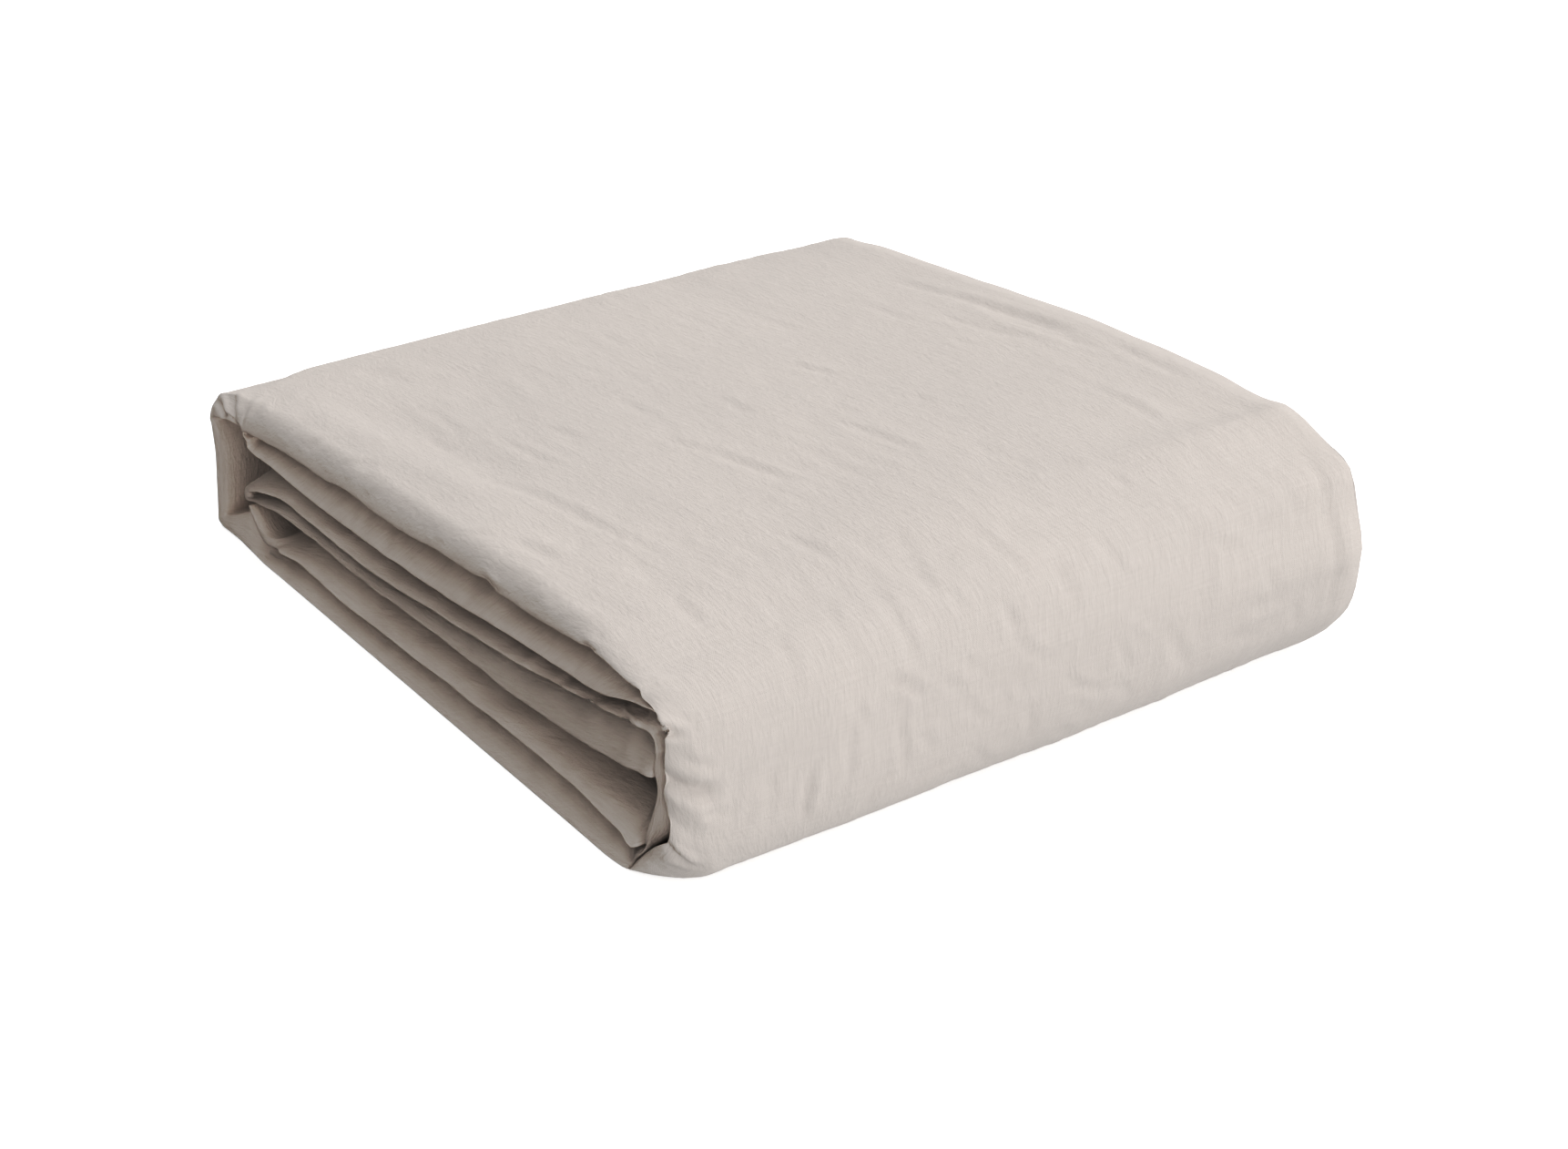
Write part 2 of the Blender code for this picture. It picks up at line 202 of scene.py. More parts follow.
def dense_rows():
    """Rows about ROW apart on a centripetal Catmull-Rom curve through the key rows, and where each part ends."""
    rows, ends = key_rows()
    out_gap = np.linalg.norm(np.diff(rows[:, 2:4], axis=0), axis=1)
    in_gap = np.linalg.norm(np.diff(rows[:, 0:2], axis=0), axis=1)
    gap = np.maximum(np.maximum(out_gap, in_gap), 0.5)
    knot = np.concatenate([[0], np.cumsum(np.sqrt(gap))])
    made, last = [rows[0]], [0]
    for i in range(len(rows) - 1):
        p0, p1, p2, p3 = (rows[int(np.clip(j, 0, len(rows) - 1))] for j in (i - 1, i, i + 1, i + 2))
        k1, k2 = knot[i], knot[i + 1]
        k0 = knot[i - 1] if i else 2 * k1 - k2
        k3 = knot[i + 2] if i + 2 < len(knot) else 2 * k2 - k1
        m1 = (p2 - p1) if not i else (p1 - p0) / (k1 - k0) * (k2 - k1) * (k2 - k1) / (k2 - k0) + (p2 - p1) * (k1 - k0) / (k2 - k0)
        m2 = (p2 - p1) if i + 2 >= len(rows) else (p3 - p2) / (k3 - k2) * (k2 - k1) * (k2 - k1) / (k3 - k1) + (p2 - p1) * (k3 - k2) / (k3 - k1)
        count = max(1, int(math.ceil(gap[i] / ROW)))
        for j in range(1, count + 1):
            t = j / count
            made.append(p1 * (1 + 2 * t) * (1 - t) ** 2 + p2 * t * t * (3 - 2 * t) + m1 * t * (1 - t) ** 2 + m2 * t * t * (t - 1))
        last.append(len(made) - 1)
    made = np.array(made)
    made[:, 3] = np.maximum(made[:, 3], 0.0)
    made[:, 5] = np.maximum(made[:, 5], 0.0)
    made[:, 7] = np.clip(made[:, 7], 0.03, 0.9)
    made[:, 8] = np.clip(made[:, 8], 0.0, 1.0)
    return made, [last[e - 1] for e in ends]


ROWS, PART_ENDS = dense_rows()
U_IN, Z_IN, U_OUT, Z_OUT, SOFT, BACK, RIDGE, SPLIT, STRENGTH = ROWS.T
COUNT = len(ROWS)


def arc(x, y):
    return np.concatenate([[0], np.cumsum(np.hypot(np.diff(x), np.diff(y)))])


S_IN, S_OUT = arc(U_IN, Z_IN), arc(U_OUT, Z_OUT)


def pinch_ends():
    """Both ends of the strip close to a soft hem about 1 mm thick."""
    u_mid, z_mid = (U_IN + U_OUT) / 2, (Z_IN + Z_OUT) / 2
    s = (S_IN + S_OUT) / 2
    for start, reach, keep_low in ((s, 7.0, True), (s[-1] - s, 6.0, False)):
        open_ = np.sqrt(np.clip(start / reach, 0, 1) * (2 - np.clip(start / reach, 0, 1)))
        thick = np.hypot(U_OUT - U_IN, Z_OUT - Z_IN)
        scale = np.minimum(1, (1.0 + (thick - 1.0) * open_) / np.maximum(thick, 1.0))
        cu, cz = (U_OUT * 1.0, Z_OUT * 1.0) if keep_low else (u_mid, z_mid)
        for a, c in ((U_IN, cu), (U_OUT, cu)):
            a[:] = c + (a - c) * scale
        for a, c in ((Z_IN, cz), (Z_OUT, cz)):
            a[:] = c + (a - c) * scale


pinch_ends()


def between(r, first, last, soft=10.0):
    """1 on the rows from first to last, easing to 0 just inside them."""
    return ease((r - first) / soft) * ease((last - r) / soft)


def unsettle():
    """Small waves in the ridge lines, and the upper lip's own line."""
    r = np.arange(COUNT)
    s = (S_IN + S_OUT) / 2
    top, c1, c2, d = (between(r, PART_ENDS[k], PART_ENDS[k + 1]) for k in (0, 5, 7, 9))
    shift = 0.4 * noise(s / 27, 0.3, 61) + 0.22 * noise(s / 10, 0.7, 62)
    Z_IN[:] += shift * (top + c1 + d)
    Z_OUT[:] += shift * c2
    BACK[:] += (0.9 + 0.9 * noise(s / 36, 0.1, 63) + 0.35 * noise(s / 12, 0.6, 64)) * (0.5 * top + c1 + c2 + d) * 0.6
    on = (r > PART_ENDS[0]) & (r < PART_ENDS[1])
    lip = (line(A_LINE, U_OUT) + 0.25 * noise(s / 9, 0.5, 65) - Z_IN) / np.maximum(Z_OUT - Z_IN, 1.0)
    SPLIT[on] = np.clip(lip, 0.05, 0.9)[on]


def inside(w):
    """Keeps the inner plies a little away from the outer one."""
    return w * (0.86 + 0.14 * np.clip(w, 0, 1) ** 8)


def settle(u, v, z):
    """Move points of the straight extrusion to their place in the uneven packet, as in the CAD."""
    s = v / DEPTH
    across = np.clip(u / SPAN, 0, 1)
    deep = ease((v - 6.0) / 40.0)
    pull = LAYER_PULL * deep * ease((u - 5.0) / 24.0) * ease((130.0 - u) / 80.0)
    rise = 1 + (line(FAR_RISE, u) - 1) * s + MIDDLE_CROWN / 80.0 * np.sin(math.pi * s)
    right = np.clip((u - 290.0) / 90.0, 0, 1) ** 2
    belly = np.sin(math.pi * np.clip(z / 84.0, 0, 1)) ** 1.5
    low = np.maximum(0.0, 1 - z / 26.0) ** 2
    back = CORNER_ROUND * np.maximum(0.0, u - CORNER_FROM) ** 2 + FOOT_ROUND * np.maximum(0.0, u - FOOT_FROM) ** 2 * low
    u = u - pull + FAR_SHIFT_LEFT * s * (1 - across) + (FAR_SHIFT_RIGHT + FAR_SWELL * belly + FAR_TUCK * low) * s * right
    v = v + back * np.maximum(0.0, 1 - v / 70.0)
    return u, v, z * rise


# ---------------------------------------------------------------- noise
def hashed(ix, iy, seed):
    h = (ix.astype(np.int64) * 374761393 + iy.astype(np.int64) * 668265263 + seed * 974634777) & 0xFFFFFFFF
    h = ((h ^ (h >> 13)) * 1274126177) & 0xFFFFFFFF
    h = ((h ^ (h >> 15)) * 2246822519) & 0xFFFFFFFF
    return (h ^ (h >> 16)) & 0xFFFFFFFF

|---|

**TASK INSTRUCTIONS:** Return exactly the lines from the beginning of the data above through the one containing "S_IN, S_OUT = arc(U_IN, Z_IN), arc(U_OUT, Z_OUT)", please. Include both end lines and add nothing else.

**OUTPUT FOR THIS TASK:**
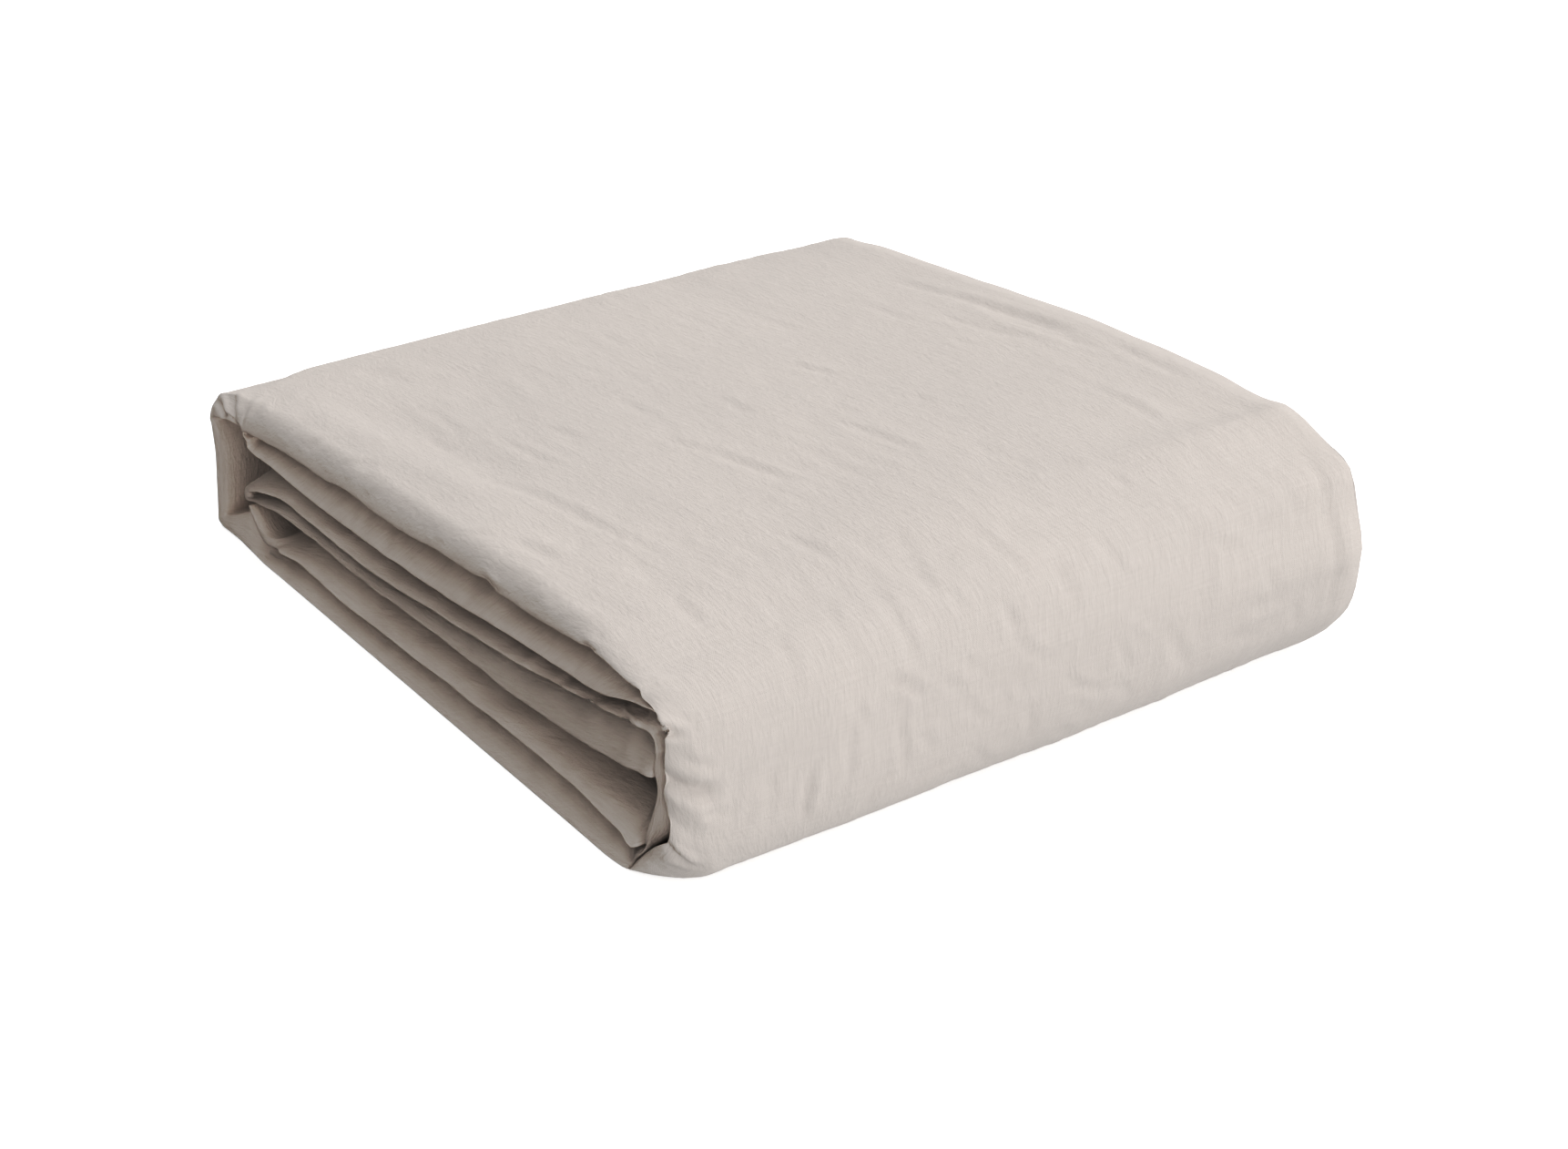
Write part 2 of the Blender code for this picture. It picks up at line 202 of scene.py. More parts follow.
def dense_rows():
    """Rows about ROW apart on a centripetal Catmull-Rom curve through the key rows, and where each part ends."""
    rows, ends = key_rows()
    out_gap = np.linalg.norm(np.diff(rows[:, 2:4], axis=0), axis=1)
    in_gap = np.linalg.norm(np.diff(rows[:, 0:2], axis=0), axis=1)
    gap = np.maximum(np.maximum(out_gap, in_gap), 0.5)
    knot = np.concatenate([[0], np.cumsum(np.sqrt(gap))])
    made, last = [rows[0]], [0]
    for i in range(len(rows) - 1):
        p0, p1, p2, p3 = (rows[int(np.clip(j, 0, len(rows) - 1))] for j in (i - 1, i, i + 1, i + 2))
        k1, k2 = knot[i], knot[i + 1]
        k0 = knot[i - 1] if i else 2 * k1 - k2
        k3 = knot[i + 2] if i + 2 < len(knot) else 2 * k2 - k1
        m1 = (p2 - p1) if not i else (p1 - p0) / (k1 - k0) * (k2 - k1) * (k2 - k1) / (k2 - k0) + (p2 - p1) * (k1 - k0) / (k2 - k0)
        m2 = (p2 - p1) if i + 2 >= len(rows) else (p3 - p2) / (k3 - k2) * (k2 - k1) * (k2 - k1) / (k3 - k1) + (p2 - p1) * (k3 - k2) / (k3 - k1)
        count = max(1, int(math.ceil(gap[i] / ROW)))
        for j in range(1, count + 1):
            t = j / count
            made.append(p1 * (1 + 2 * t) * (1 - t) ** 2 + p2 * t * t * (3 - 2 * t) + m1 * t * (1 - t) ** 2 + m2 * t * t * (t - 1))
        last.append(len(made) - 1)
    made = np.array(made)
    made[:, 3] = np.maximum(made[:, 3], 0.0)
    made[:, 5] = np.maximum(made[:, 5], 0.0)
    made[:, 7] = np.clip(made[:, 7], 0.03, 0.9)
    made[:, 8] = np.clip(made[:, 8], 0.0, 1.0)
    return made, [last[e - 1] for e in ends]


ROWS, PART_ENDS = dense_rows()
U_IN, Z_IN, U_OUT, Z_OUT, SOFT, BACK, RIDGE, SPLIT, STRENGTH = ROWS.T
COUNT = len(ROWS)


def arc(x, y):
    return np.concatenate([[0], np.cumsum(np.hypot(np.diff(x), np.diff(y)))])


S_IN, S_OUT = arc(U_IN, Z_IN), arc(U_OUT, Z_OUT)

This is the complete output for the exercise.